South Dakota is on the verge of passing its version of a CPR and AED education bill, Under SB140, school districts would have the flexibility to teach hands-only CPR in any required class, such as physical education or health. The bill is endorsed by the American Heart Association and American Red Cross.
In the past few years, some high-profile incidents involving professional athletes have highlighted the need of immediate CPR after a cardiac incident. Competitive athletes are three times more likely to suffer a cardiac incident than the general population.
English soccer player and founder of Heart4More, Tobi Alabi, suffered three cardiac incidents, including one during a game. At 19, Alabi played for the English football club Millwall FC, based in southeast London.
His first incident came 15 minutes into a Ryman Premier Division match, when he collapsed on the pitch and was hospitalized. Alabi’s second occurred a few weeks later when, while being examined by doctors, his heart stopped. His third and most serious incident required him to be rushed to the hospital, resuscitated on the way and resulted in Alabi receiving a pacemaker. His heart stopped for 9 minutes before he was resuscitated by CPR.
Alabi was fortunate to have a Molesey defender and cardiologist assess him on the pitch in his first cardiac arrest, and was surrounded by medical professionals and paramedics during his second and third incidents. CPR and the use of an AED saved his life.
Tragically, most people who suffer cardiac arrest aren’t as fortunate.
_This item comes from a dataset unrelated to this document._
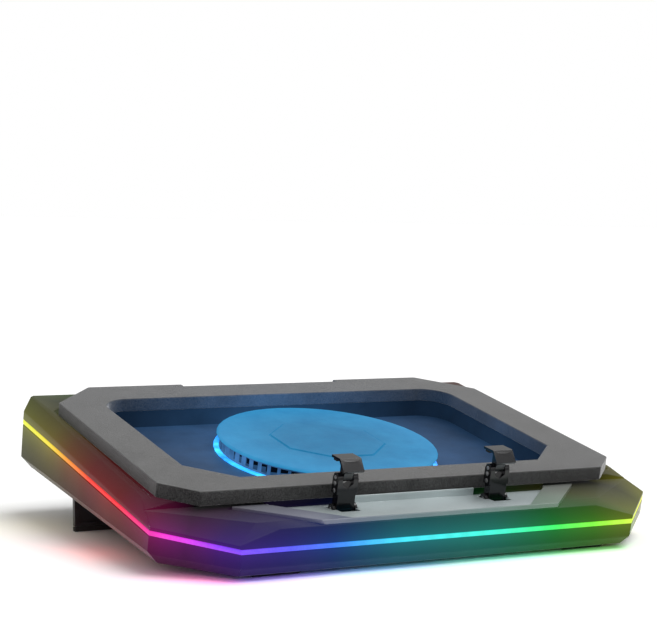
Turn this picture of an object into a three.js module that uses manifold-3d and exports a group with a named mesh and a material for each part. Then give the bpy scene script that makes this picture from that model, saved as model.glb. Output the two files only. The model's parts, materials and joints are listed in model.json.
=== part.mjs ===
// Laptop cooling pad: a wedge-shaped case with a light strip round its edge, a foam gasket on top,
// a centrifugal fan in the well under the gasket, two fold-up stops in front and two fold-out legs.
// Millimetres, +Z up. Everything is drawn in the case's own frame, where z = 0 is the middle of the
// light strip and y = 0 the middle of the case, then the whole pad is tipped back onto its legs.
import * as THREE from 'three';
import { mergeVertices } from 'three/addons/utils/BufferGeometryUtils.js';
import Module from 'manifold-3d';

const wasm = await Module();
wasm.setup();

// ---- driving dimensions ----
const GAP = 0.3; // left between pieces that touch
const TILT = THREE.MathUtils.degToRad(10.07); // of the gasket's plane, standing on the legs

// Case
const CASE_WIDTH = 430;
const CASE_DEPTH = 320;
const FRONT_CUT = 48; // 45 degree corner cuts
const REAR_CUT = 12;
const WALL = 2.4;
const FRONT_DROP = 19.7; // from the light strip down to the bottom plate, at the front
const BOTTOM_SLOPE = 0.06; // the case gets deeper towards the back
const BOTTOM_BEVEL = 8.5;
const BOTTOM_BEVEL_HEIGHT = 9.4;

// Light strip
const STRIP_HEIGHT = 3.4;
const STRIP_THICKNESS = 2.2;
const LED_BOARD_THICKNESS = 1.2;

// Top of the case
const DECK_TOP = 13.9; // where the gasket rests
const SHOULDER_INSET = 8;
const SHOULDER_FRONT = 12.6; // shoulder height at the front end of the case
const SHOULDER_SLOPE = 0.0185;
const SHOULDER_FOOT = 3.4; // top of the upright part of the side wall
const CORNER_FOOT = 4.5; // the same at the front corner cuts
const CORNER_SLOPE = 0.3;
const LIP_SETBACK = 8;
const LIP_TOP = 14;
const FRONT_DECK_DROP = 3.7; // the front deck falls this far from its lip to the gasket
const PLINTH_HALF_WIDTH = 118;
const PLINTH_SETBACK = 2.6; // of the plinth's face behind the gasket's face
const DECK_SETBACK = 13; // of the deck's step behind the gasket's face, beside the plinth

// Gasket
const FOAM_THICKNESS = 10.8;
const FOAM_SIDE_INSET = 16.8; // from the outside of the case
const FOAM_FRONT_INSET = 55.4;
const FOAM_REAR_INSET = 4;
const FOAM_FRONT_CUT = 23.5;
const FOAM_REAR_CUT = 40.3;
const FOAM_NOTCH_HALF_WIDTH = 73;
const FOAM_NOTCH_DEPTH = 5;
const FOAM_MARGIN = 3; // width of the groove round the gasket
const WINDOW_SIDE_BORDER = 35.2; // of foam round the window
const WINDOW_FRONT_BORDER = 26.4;
const WINDOW_REAR_BORDER = 36.5;
const WINDOW_FRONT_CUT = 31.4;
const WINDOW_REAR_RADIUS = 24;
const WELL_MARGIN = 2; // the well under the window is this much larger

// Fan
const FAN_DECK_THICKNESS = 2;
const COVER_RADIUS = 90;
const COVER_SETBACK = 1.5; // of the cover's edge in front of the window's rear edge
const COVER_SINK = 0.3; // of the cover's top under the deck
const COVER_THICKNESS = 2.2;
const COVER_OVERHANG = 3; // past the grille
const GRILLE_WALL = 3.4;
const GRILLE_FINS = 60;
const GRILLE_RIM = 1.4; // above and below the slots
const FIN_WIDTH = 1.5;
const GLOW_OVERHANG = 1.5; // of the light ring past the cover
const GLOW_THICKNESS = 1.5;
const IMPELLER_CLEARANCE = 4.6; // inside the grille
const IMPELLER_BLADES = 22;
const BLADE_THICKNESS = 1.6;
const BLADE_SWEEP = 0.42; // radians, from root to tip
const BLADE_ROOT = 22; // outside the hub
const IMPELLER_PLATE = 1.4;
const INLET_INSET = 15; // of the deck's inlet from the impeller's edge
const INTAKE_OVERLAP = 10; // of the hole in the bottom past the inlet
const INTAKE_THICKNESS = 1.6;
const INTAKE_RIM = 7;
const INTAKE_RIB = 4;
const INTAKE_HUB = 14;
const INTAKE_ROWS = [26, 18, 10]; // slots in each row, from the rim inwards
const FILTER_RISE = 2.4; // above the bottom plate's outside face
const FILTER_HEIGHT = 2.4;
const FILTER_RIM = 3;
const FILTER_SHEET = 0.8;
const CAP_INRADIUS = 43;
const CAP_GROOVE = 1.2;
const CAP_SINK = 1.2;
const CAP_RISE = 0.7;
const MOTOR_RADIUS = 20;
const MOTOR_FLOOR = -8;
const MOTOR_HEADROOM = 1.5; // under the impeller's plate
const MOUNT_THICKNESS = 2.6;
const MOUNT_SPOKE = 6;
const SHAFT_RADIUS = 1.5;
const BEARING_RADIUS = 4;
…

On May 7, Dinamo Bucharest soccer player Patrick Ekeng collapsed during a televised game in Romania. Ekeng was not given CPR during the more than 10 minutes he lay unconscious on the pitch.
With his own experience as a backdrop, Alabi has become an advocate for CPR training.
“I think it’s of massive importance to teach people,” he said. “From a personal perspective, it helped to save me. I think it should be part of a life skills curriculum that you’d have to undertake before graduation and I think that would be great thing to put into the curriculum. That’s something that even in England we’ve been trying to get into the curriculum for a long time. … It’s just a question of how to get it in.”
He also advocates on the AED part of the education:
“Until I started to research into this area I thought that CPR was only performed to keep the heart beating or to massage the heart, but it’s important that people know that CPR is performed so that oxygenated blood is pumped around the body which decreases the risk of the individual suffering brain damage,” he said. “It’s important people know why they’re doing it, and how necessary it is to perform CPR and to perform in conjunction of the use of a defibrillator.
“I think those two messages need to be synonymous. I mean for me it was very, very important in my instance because had that not been performed it could have been a very different story. “
Thirty-five states and D.C. represent a substantial step in the right direction. In addition, California requires it to be taught in schools with health class, which targets another 250,000 students annually. However, 14 states still are leaving their populations at greater risk to cardiac death by not proactively educating and training in CPR.
Currently, there is no proposed legislation in Arkansas, Colorado, Florida, Hawaii, Kansas, Maine, Massachusetts, Montana, Nebraska, Nevada, New Hampshire and Pennsylvania. Wyoming has introduced a bill, but it is delayed in the legislature. As noted, South Dakota is on its way to being the 36th state.
Legislation won’t be passed without your support. You can be this change. Reach out to your local state representatives and state senators and demand they follow suit.
The cost of state-mandated CPR education cannot be an excuse for failing to implement a crucial and potentially life-saving skill.
How do you put a cost on the value of human life? The life that might need saving could be yours.